Maintaining high accuracy builds user trust in the clock application as a reliable time source.

Analytical Interfaces – Presenting insights alongside real-time displays

Beyond simply displaying raw data points, the clock application can add value by presenting simple analyses or contextual insights derived from the aggregated data. This isn't about complex analytics but rather about making the presented information more meaningful.

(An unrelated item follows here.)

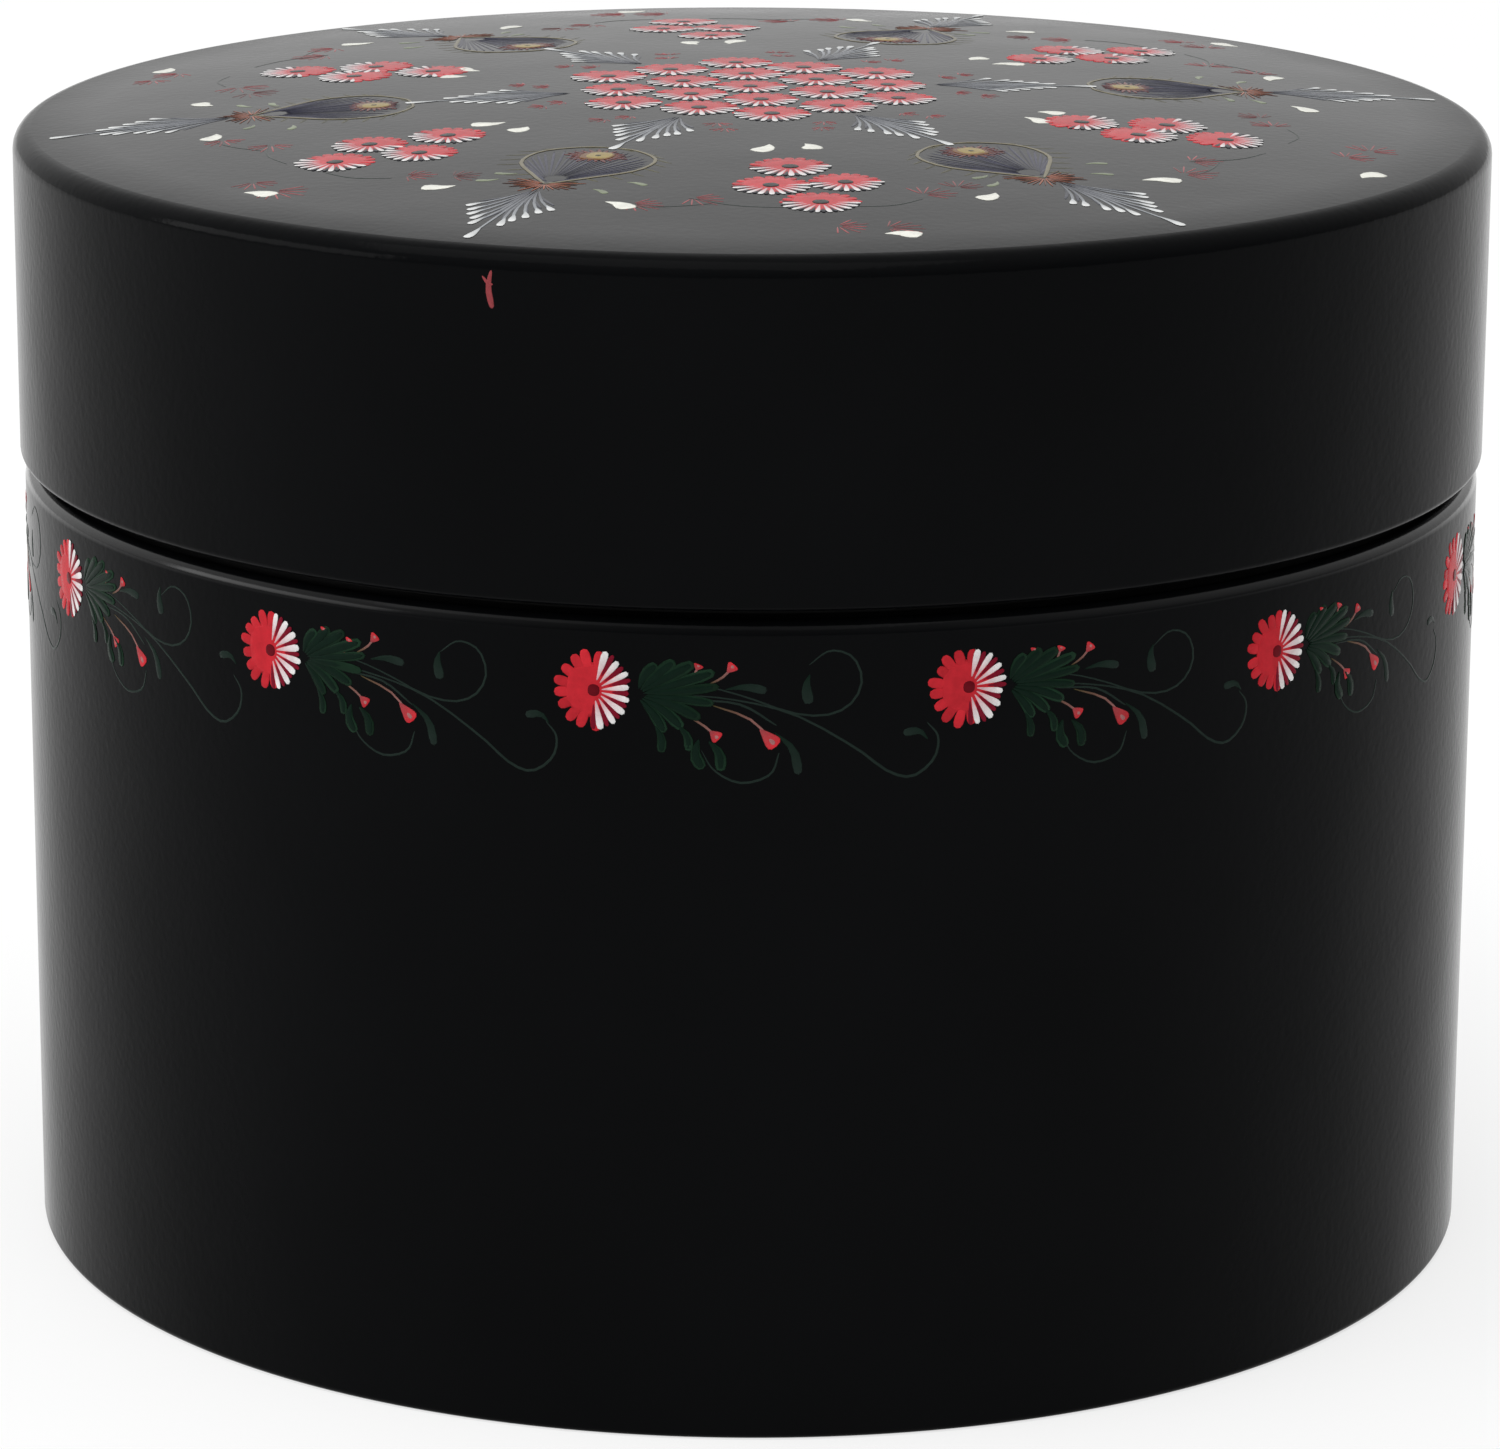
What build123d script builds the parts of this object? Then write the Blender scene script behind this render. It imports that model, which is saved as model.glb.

• Derived Time Information: Displaying "Time until next alarm" or "Time elapsed on timer" provides immediate context beyond just the current time. For multiple time zones, showing the difference relative to local time can be helpful.
• Calendar Context: Instead of just listing the next event, show "Meeting starts in 15 minutes" or "Free until 3 PM."
• Weather Trends: Briefly summarize the forecast: "Clearing up later," "Rain expected this afternoon," or show a simple temperature high/low for the day alongside the current reading.
• Conditional Highlighting: Use visual cues to highlight significant data points – e.g., coloring the temperature red if it's above a certain threshold, or highlighting an overdue calendar event.
• Simple Summaries: If displaying multiple data points (e.g., several stock quotes), provide a simple summary like overall market trend (up/down) or highlight the biggest mover.

These "analytical" elements transform the interface from a passive data feed into a more insightful dashboard, offering context and relevance at a glance.